Reproduce exactly the lines below from the one containing "for node in" through the one containing "bpy.data.objects.remove(obj)", including both, and nothing else.

------ Material provided ------

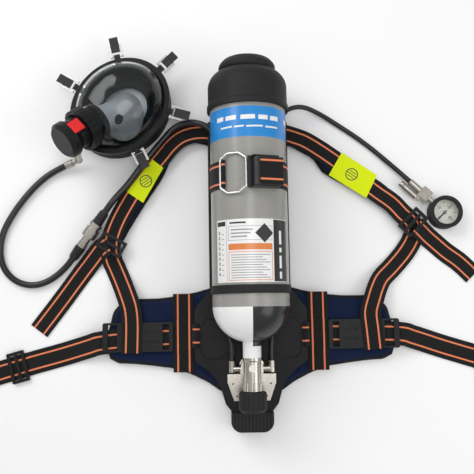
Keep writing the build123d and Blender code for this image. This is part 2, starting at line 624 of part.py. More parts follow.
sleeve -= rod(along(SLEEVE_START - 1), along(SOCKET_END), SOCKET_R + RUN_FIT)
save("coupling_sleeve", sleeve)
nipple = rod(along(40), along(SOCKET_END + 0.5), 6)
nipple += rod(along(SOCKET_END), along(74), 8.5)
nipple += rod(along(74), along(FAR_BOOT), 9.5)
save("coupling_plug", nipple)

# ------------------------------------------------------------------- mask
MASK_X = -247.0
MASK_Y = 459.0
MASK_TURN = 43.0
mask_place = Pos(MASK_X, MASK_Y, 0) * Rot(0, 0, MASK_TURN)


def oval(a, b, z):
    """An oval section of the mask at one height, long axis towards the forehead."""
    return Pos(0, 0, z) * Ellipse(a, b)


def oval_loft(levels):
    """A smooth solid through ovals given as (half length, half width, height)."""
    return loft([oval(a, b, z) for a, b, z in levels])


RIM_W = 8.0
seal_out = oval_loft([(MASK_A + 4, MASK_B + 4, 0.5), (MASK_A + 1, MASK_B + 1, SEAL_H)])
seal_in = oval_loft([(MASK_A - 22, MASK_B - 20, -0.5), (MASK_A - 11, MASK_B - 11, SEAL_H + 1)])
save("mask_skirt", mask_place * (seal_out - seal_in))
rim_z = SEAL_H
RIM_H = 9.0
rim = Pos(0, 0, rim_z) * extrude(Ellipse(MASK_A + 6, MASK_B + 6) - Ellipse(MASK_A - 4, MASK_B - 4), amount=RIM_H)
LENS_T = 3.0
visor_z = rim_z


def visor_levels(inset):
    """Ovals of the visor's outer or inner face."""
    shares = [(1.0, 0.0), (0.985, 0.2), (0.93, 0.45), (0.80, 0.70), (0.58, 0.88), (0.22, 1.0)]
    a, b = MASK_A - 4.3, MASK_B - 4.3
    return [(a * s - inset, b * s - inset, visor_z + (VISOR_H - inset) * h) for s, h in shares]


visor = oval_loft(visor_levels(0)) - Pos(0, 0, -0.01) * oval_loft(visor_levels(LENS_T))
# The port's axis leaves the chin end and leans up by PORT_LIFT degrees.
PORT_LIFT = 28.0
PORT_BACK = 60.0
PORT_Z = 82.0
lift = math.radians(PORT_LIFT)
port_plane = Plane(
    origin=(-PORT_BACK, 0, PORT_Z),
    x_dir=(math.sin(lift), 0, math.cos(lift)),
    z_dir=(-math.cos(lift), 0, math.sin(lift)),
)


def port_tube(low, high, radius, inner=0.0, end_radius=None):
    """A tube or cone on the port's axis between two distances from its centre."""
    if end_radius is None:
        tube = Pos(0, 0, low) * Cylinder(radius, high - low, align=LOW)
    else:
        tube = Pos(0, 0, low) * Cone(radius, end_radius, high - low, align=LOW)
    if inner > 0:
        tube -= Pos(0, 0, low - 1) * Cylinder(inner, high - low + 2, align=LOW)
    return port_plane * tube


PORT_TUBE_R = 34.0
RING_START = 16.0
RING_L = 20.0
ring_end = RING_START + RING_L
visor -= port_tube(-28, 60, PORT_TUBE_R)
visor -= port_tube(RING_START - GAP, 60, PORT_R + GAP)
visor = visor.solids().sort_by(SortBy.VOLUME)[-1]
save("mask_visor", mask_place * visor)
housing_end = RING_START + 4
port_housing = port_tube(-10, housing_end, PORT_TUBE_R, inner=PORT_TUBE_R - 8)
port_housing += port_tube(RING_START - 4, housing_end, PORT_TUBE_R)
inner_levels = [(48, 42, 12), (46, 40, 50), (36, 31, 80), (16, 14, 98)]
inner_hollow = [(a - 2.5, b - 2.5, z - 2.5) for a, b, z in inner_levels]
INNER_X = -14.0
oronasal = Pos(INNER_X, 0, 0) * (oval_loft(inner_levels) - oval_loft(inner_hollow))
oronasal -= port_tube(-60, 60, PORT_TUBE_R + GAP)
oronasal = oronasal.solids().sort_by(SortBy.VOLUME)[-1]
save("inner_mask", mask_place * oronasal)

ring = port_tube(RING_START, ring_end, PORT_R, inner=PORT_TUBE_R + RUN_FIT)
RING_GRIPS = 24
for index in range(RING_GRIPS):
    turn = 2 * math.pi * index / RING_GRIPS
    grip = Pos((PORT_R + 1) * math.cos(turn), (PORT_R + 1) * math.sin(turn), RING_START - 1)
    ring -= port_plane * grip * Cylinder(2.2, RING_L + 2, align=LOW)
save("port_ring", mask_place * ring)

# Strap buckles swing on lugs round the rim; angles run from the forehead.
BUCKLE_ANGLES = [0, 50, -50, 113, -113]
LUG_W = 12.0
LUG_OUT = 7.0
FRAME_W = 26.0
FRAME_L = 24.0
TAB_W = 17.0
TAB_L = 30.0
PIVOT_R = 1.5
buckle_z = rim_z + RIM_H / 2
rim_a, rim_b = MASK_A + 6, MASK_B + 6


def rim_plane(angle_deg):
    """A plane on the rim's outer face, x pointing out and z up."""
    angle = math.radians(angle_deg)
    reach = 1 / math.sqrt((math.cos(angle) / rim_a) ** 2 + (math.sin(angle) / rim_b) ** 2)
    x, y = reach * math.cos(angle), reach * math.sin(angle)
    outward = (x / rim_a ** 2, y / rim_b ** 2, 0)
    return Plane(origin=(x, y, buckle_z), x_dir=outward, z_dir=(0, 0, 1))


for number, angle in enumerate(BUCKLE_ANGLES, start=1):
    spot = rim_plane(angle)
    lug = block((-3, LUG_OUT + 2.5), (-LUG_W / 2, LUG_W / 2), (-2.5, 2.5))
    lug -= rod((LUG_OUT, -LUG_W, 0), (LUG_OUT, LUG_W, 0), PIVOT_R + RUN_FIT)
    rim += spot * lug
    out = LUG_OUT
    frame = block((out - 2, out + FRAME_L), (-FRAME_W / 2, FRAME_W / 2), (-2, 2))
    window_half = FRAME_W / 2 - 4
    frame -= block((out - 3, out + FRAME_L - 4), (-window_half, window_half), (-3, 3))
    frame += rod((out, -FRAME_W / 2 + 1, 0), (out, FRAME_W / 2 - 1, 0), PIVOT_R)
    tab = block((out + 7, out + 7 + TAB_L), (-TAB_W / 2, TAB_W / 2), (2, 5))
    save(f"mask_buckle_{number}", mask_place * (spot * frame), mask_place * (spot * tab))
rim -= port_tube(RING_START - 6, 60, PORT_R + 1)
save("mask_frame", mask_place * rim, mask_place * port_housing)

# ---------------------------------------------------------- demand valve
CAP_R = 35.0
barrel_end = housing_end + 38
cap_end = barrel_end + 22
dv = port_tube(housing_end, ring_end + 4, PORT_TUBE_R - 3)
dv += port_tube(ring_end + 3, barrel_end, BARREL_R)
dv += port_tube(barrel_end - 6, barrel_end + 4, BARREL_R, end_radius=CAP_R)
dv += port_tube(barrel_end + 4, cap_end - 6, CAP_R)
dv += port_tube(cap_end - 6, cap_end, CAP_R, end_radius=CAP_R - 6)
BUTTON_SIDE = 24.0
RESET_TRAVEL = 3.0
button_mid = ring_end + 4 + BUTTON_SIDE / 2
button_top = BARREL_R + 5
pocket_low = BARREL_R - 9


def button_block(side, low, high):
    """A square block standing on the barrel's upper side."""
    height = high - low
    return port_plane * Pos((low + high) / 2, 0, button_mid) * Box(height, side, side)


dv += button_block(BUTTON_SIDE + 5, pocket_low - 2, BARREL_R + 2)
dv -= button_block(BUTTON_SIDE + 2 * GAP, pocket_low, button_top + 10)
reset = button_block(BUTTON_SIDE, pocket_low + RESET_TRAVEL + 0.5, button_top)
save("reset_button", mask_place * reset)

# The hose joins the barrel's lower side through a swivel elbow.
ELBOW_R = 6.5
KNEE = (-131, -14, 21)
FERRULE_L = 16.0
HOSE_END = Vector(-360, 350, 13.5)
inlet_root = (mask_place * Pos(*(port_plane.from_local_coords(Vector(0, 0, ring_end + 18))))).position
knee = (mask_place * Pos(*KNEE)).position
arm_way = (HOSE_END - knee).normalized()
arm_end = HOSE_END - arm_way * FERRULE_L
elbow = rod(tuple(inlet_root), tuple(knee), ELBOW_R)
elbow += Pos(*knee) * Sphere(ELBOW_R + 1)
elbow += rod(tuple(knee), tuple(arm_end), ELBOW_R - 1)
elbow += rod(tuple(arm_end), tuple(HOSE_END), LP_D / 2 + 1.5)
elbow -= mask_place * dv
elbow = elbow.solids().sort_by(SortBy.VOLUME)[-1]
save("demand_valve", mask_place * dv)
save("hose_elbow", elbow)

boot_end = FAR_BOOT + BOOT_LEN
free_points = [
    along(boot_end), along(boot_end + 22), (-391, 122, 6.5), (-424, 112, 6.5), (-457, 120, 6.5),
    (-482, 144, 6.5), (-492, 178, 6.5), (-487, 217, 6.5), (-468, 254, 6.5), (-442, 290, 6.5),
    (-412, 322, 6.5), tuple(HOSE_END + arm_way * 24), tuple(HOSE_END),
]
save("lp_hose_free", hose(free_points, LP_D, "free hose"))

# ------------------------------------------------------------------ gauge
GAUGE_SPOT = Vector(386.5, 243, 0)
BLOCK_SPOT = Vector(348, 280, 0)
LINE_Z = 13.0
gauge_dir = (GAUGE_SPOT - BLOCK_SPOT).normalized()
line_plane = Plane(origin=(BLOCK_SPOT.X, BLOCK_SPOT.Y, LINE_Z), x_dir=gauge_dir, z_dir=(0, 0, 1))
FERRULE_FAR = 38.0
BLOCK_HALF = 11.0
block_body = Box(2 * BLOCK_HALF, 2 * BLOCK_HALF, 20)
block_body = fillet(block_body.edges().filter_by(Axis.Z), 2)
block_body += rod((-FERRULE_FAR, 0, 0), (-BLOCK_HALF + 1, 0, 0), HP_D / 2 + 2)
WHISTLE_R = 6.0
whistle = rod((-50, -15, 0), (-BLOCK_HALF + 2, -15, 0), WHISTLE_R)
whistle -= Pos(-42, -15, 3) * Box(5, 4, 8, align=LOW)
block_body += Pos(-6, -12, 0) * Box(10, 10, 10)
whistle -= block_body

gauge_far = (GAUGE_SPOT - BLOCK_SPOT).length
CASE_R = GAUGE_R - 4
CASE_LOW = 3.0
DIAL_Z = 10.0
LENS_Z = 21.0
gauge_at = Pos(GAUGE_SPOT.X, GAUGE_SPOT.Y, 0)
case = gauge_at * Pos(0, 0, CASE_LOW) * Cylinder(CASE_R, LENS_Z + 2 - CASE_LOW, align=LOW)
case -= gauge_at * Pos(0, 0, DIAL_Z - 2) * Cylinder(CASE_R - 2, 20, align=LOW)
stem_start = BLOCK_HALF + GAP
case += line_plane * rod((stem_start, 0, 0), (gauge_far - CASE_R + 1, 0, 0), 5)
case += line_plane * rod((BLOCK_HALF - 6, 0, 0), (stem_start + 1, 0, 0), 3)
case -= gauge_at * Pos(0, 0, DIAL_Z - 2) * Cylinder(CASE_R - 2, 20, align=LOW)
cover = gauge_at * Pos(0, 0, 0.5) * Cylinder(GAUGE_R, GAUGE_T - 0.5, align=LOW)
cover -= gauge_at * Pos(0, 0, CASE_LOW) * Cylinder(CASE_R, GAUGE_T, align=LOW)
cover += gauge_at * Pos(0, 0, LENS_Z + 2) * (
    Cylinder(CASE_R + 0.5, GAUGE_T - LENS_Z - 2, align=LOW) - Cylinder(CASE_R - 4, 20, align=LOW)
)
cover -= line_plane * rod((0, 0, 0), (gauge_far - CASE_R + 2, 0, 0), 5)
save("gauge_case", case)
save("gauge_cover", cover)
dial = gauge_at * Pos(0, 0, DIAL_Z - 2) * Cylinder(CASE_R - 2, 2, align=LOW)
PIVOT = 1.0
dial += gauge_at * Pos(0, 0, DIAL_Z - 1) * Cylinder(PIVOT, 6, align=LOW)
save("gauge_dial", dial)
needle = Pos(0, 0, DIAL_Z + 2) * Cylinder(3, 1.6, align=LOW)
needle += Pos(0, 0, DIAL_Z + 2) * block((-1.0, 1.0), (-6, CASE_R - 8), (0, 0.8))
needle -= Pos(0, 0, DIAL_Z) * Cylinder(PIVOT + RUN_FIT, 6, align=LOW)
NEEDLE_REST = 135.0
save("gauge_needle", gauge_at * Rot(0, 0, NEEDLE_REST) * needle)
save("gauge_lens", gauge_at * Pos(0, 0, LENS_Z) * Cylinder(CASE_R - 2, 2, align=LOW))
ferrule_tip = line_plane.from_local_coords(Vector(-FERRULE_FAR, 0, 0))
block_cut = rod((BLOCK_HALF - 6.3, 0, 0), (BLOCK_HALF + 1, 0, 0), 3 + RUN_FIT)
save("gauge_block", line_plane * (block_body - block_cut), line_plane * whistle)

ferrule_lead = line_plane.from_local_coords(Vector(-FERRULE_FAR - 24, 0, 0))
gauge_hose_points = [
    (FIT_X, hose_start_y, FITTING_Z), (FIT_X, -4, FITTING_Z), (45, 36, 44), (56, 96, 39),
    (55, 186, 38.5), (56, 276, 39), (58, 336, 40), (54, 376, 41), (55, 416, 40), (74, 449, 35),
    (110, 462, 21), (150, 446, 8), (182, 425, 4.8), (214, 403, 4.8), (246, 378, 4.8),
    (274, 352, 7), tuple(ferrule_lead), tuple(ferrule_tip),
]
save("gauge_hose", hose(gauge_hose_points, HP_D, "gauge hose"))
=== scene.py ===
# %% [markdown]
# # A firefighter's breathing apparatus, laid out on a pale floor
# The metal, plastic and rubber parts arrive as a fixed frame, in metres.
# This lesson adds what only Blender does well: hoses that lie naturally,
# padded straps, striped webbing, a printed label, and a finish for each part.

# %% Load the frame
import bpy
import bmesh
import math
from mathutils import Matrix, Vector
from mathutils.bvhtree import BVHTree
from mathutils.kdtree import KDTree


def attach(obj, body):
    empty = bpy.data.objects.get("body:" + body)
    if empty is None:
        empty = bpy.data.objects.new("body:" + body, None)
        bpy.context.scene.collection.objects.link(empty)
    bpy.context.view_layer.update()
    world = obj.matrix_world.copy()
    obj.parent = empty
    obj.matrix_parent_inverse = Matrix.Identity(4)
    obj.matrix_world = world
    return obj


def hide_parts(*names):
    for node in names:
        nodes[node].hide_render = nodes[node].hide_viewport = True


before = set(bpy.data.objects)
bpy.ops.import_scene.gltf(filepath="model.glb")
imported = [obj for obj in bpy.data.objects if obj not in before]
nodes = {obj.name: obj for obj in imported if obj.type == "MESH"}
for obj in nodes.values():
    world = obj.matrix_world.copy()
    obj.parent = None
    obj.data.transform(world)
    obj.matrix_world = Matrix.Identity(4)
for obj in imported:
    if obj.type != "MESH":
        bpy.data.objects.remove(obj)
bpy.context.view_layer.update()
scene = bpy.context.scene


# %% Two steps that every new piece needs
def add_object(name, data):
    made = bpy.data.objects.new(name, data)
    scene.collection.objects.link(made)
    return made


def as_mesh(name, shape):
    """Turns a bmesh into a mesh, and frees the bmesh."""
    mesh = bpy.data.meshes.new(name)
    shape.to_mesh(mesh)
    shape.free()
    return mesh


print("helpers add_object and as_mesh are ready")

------

_Reply to the exercise_
    for node in names:
        nodes[node].hide_render = nodes[node].hide_viewport = True


before = set(bpy.data.objects)
bpy.ops.import_scene.gltf(filepath="model.glb")
imported = [obj for obj in bpy.data.objects if obj not in before]
nodes = {obj.name: obj for obj in imported if obj.type == "MESH"}
for obj in nodes.values():
    world = obj.matrix_world.copy()
    obj.parent = None
    obj.data.transform(world)
    obj.matrix_world = Matrix.Identity(4)
for obj in imported:
    if obj.type != "MESH":
        bpy.data.objects.remove(obj)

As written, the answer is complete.